Tom at the Farm

There are very few names in world cinema today as exciting as Xavier Dolan.
Tom Clift
Published on September 26, 2014

Overview

There are very few names in world cinema today as exciting as Xavier Dolan. Bold, prolific and monumentally talented, the Montreal-born prodigy already has five critically acclaimed features under his belt, including I Killed My Mother, Heartbeats and the recent Cannes Jury Prize Winner, Mommy. It's a resume that would make any veteran filmmaker proud. For Dolan, aged just 25, it borders on the revolting.

Tom at the Farm is technically Dolan's fourth film, made in between the epic length transgender love story Laurence Anyways and the yet-to-be-released Mommy (we caught the latter at the Sydney Film Festival and can confirm it's a bona fide masterpiece).

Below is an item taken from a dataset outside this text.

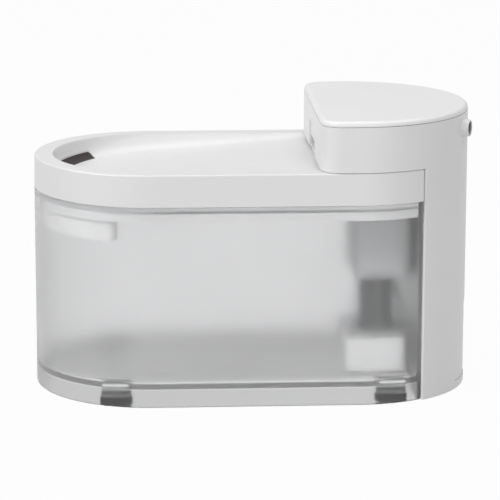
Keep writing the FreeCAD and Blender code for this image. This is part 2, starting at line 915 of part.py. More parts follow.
def button_switch():
    """Small switch behind the button, on a bracket that stands on the housing's wall."""
    reach = half_width - button_root - button_travel - switch_gap
    half = switch_size / 2
    inner = button_radius + button_hole_gap
    outer = inner + bracket_thickness
    block = box(-switch_depth, -half, -half, 0, half, half)
    block = block.fuse(box(-switch_depth - bracket_thickness, -outer, -half, -switch_depth, outer, half))
    for y in (-outer, inner):
        leg = box(-switch_depth, y, -half, half_width - reach, y + bracket_thickness, half)
        block = block.fuse(leg)
    block.rotate(V(0, 0, 0), V(0, 0, 1), button_angle)
    block = block.translated(on_button_axis(reach))
    return block.common(disc(inside_radius, tower_bottom, tower_top, end_centre, 0))


def outlet_spout():
    """Chamber that turns the riser's water out over the trough, through a wide slot under its front."""
    half = outlet_half_width - seam_gap
    z0 = tower_bottom
    z1 = tower_bottom + outlet_height - seam_gap
    x0 = tower_front + outlet_inset
    x1 = outlet_back - seam_gap
    wall = outlet_wall
    body = box(x0, -half, z0, x1, half, z1)
    body = body.makeFillet(outlet_corner - seam_gap, edges_at(body, z1))
    inner = box(x0 + wall, -half + wall, z0 + wall, x1 - wall, half - wall, z1 - wall)
    body = body.cut(inner.makeFillet(edge_round, edges_at(inner, z1 - wall)))
    slot_top = z0 + wall + outlet_slot_height
    body = body.cut(box(x0 - overcut, -half + wall, z0 + wall, x0 + 2 * wall, half - wall, slot_top))
    return body.cut(riser_hole(riser_radius + riser_clearance, z0 - overcut, z0 + wall + overcut))


def indicator_light():
    """Light pipe beside the outlet."""
    return rod(light_radius - light_gap, V(tower_front, light_y, light_z), V(1, 0, 0), housing_wall + light_tail)


def tower_lid():
    """Top cover with a rounded edge and a lip that plugs into the tower."""
    lid = tower_outline(lid_inset, lid_bottom, lid_top)
    lid = lid.makeFillet(lid_edge_round, edges_at(lid, lid_top))
    inset = housing_wall + lid_lip_gap
    lip_bottom = lid_bottom - lid_lip
    lip = tower_outline(inset, lip_bottom, lid_bottom)
    lip = lip.cut(tower_outline(inset + lid_lip_wall, lip_bottom - overcut, lid_bottom + overcut))
    return lid.fuse(lip)


def lid_gasket():
    """Thin seal between the tower's edge and its lid."""
    outer = tower_outline(gasket_inset, tower_top, lid_bottom)
    return outer.cut(tower_outline(gasket_inset + gasket_width, tower_top - overcut, lid_bottom + overcut))


nodes = {
    "tank": tank,
    "tank_feet": tank_feet,
    "drinking_tray": drinking_tray,
    "tray_seal": tray_seal,
    "drain_screen": drain_screen,
    "filter_basket": filter_basket,
    "filter_pad": filter_pad,
    "pump_housing": pump_housing,
    "pump_base": pump_base,
    "pump_pads": pump_pads,
    "pump_foam": pump_foam,
    "pump_volute": pump_volute,
    "pump_shroud": pump_shroud,
    "motor_can": motor_can,
    "shaft_bushes": shaft_bushes,
    "impeller": impeller,
    "rotor_magnet": rotor_magnet,
    "rotor_shaft": rotor_shaft,
    "receiver_coil": receiver_coil,
    "riser_tube": riser_tube,
    "riser_seal": riser_seal,
    "housing": housing,
    "tower_lid": tower_lid,
    "lid_gasket": lid_gasket,
    "outlet_spout": outlet_spout,
    "indicator_light": indicator_light,
    "button_collar": button_collar,
    "mode_button": mode_button,
    "button_switch": button_switch,
    "rear_cover": rear_cover,
    "base_plate": base_plate,
    "base_screws": base_screws,
    "column_pads": column_pads,
    "battery_frame": battery_frame,
    "battery_cells": battery_cells,
    "control_board": control_board,
    "power_coil": power_coil,
    "charging_socket": charging_socket,
}

for node, make in nodes.items():
    save(node, make())
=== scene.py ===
# %% [markdown]
# A cordless pet water fountain: a frosted tank, a white drinking tray and a battery column with a tower. The
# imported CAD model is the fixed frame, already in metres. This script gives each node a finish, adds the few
# pieces that the solids lack, and sets the light and the camera.

# %% Load the frame
import json
import math

import bmesh
import bpy
from mathutils import Matrix, Vector


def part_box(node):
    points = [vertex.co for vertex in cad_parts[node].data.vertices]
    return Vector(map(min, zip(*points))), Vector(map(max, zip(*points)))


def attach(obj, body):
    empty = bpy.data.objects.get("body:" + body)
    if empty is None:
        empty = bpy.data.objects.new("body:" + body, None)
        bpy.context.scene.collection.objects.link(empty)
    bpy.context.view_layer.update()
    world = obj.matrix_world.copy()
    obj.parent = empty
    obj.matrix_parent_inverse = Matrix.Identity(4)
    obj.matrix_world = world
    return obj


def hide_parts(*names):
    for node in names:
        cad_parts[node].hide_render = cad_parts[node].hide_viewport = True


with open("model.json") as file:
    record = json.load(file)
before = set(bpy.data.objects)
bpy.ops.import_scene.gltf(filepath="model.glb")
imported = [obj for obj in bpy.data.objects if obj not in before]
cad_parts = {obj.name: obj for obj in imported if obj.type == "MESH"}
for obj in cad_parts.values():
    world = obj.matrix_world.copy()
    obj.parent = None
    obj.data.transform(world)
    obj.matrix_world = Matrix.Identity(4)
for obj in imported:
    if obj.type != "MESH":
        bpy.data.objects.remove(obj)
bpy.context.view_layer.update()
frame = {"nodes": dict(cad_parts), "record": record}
nodes = frame["nodes"]

# %% [markdown]
# The pieces that this script adds have to meet the solids exactly. Their sizes could be typed again, but a
# typed size stays behind when the part changes. So they are read from the boxes of the nodes they touch.

# %% Sizes from the frame
mm = 0.001
tank_low, tank_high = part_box("tank")
tray_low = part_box("drinking_tray")[0]
feet_low, feet_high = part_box("tank_feet")
motor_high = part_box("motor_can")[1]
pump_low, pump_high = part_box("pump_housing")
cover_low, cover_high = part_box("rear_cover")
print("tank length", round((tank_high.x - tank_low.x) / mm, 1), "mm")

# %% [markdown]
# Every finish on the fountain starts from one Principled shader, which can be plastic, rubber or metal. Each
# material could be wired by hand in the shader editor. Two small helpers make the same start each time, and
# the dictionary keeps a finish under the name that the record uses for it.

# %% Helpers for materials


finishes = {}


def new_material(name):
    """A material with a Principled shader, and its tree and shader."""
    made = bpy.data.materials.new(name)
    finishes[name] = made
    made.use_nodes = True
    shader = made.node_tree.nodes["Principled BSDF"]
    return made, made.node_tree, shader


def group_tree(name, inputs, outputs):
    """A shader node group with named sockets."""
    tree = bpy.data.node_groups.new(name, "ShaderNodeTree")
    for label, kind, value in inputs:
        socket = tree.interface.new_socket(name=label, in_out="INPUT", socket_type=kind)
        socket.default_value = value
    for label, kind in outputs:
        tree.interface.new_socket(name=label, in_out="OUTPUT", socket_type=kind)
    return tree, tree.nodes.new("NodeGroupInput"), tree.nodes.new("NodeGroupOutput")


print("finishes so far", len(finishes))

# %% [markdown]
# Moulded plastic is never one even tone. The tool it was shaped in leaves a fine sparkle of roughness, and
# the wall cools unevenly, which shades it by a percent or so. An image could hold this, but it would blur up
# close. Noise in object space stays sharp and needs no unwrapping. Nearly every piece shares the effect, so
# it is one node group, which puts out a colour, a roughness and a normal.

# %% Moulded plastic group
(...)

An adaptation of Michel Marc Bouchard's play Tom a la Ferme, at first glance the film seems to be a significant departure for the French-Canadian director; a gripping, single-location thriller more heavily indebted to the works of Alfred Hitchcock than his own earlier romantic dramas. Look a little closer though, and you'll have no trouble locating Dolan's signature thematic hang-ups. Twisted love. Sexual prejudice. An uncomfortable obsession with his mother.

Dolan himself plays the Tom of the title, a young copywriter who travels out to rural Quebec for the funeral of his boyfriend Guillaume. When he arrives, however, Tom discovers that no-one in Guillaume's family knew that he was gay, save for his hyper-masculine brother Francis (Pierre-Yves Cardinal), who will do anything to keep his grief-stricken mother (Lise Roy) from finding out.

Trapped on the family's dairy farm, Tom is forced to help maintain the fiction of Guillaume's life while resisting Francis's twisted mental games. But as the days slowly pass and Tom learns more about the family, the dynamics on the farm begin to change.

The isolated locale proves the perfect backdrop for the film, one that plays simultaneously like a psychological horror story and an examination of abusive relationships, homophobia and gay self-loathing. The film's sparse colour palette — mud browns, fog greys and dead cornfield yellows — evokes a stomach-lurching sense of menace and unease. Likewise, the Bernard Herrmann-inspired score from Oscar-winner Gabriel Yared, full of gorgeously eerie string compositions that foreshadow danger at every turn.

The introduction of a fourth character late in the second act diffuses some of the film's claustrophobic tension. Like everything in Dolan's filmography, Tom at the Farm works less as a narrative and more as an exercise in crafty emotional manipulation. In this case, that emotion is disorientating dread.